CNO Addresses Budget Cuts, Navy Shipbuilding Needs

Thursday, February 21, 2013
File (CNO) Admiral Jonathan W. Greenert
(CNO) Admiral Jonathan W. Greenert

Admiral Jonathan W. Greenert Stresses Need for Flexible Platform Use in Future Navy.
 
February 21, 2013, Crystal City, VA – The U.S. Navy’s Chief of Naval Operations (CNO) Admiral Jonathan W. Greenert stressed the need for industry and the navy to work closer moving forward, to design and further refine ‘plug and play’ mission modules that can be readily adapted to existing U.S. Navy ships and platforms.


Admiral Greenert was the featured keynote speaker this morning at the American Society of Naval Engineers (ASNE) annual meeting, ASNE Day 2013, held at the Hyatt Regency in Crystal City, VA. A an overflow crowd of military personnel and shipbuilding industry executives filled the room to hear Admiral Greenert address amongst other things, U.S. Navy platforms of the future and the looming 10% cuts due to enter effect March 1, 2013 (or, Sequestration).
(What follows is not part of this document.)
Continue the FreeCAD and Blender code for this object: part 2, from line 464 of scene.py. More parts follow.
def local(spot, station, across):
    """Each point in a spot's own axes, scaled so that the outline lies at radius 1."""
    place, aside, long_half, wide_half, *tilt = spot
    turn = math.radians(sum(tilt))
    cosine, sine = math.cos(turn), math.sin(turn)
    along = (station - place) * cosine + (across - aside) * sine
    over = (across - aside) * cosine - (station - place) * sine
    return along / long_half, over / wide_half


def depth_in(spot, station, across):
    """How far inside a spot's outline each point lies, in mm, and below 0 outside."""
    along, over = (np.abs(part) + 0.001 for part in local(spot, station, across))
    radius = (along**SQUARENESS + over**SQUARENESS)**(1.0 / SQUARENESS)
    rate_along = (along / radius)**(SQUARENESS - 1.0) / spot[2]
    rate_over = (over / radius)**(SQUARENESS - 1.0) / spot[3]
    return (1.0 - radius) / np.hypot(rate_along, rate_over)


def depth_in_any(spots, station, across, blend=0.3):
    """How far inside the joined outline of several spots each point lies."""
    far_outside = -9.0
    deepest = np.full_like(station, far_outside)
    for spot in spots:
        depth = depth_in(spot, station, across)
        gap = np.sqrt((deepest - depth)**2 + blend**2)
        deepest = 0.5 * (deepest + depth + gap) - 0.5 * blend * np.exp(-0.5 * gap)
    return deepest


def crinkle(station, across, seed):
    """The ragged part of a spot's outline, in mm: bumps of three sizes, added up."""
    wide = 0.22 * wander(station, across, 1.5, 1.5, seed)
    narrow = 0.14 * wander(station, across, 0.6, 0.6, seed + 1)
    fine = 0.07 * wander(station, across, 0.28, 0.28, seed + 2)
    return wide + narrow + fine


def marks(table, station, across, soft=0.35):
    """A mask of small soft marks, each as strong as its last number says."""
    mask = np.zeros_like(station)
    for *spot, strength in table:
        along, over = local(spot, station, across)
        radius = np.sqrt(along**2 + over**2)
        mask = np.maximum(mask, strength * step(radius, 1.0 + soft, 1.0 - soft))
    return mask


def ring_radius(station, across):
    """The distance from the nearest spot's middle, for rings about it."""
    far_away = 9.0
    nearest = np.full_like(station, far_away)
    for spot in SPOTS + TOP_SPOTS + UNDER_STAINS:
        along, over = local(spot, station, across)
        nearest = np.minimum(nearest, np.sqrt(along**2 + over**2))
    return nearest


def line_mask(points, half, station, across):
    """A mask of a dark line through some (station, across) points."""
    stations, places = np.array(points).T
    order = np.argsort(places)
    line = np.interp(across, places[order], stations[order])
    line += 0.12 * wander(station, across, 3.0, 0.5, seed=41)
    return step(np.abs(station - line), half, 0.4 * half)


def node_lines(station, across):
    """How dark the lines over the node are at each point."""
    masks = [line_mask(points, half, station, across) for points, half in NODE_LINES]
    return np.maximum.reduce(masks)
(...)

“Ships are big capital investments (that last many years), and we have to think very hard about what we design and what we want to put on it,” Greenert said. He pointed to the Littoral Combat Ship program as a shining example of the future navy, a common platform that becomes multi-mission courtesy of the individual payload packages developed. “The decoupling of the combat system, or the payload from the hull,” is a trend that will grow in importance as the Navy seeks to fulfill its mission in an efficient and prudent economic manner.


Today’s U.S. Navy includes 287 ships, 102 of which are currently deployed, with the lion’s share in operation in the Pacific (53) and in and around the Middle East and Africa (30).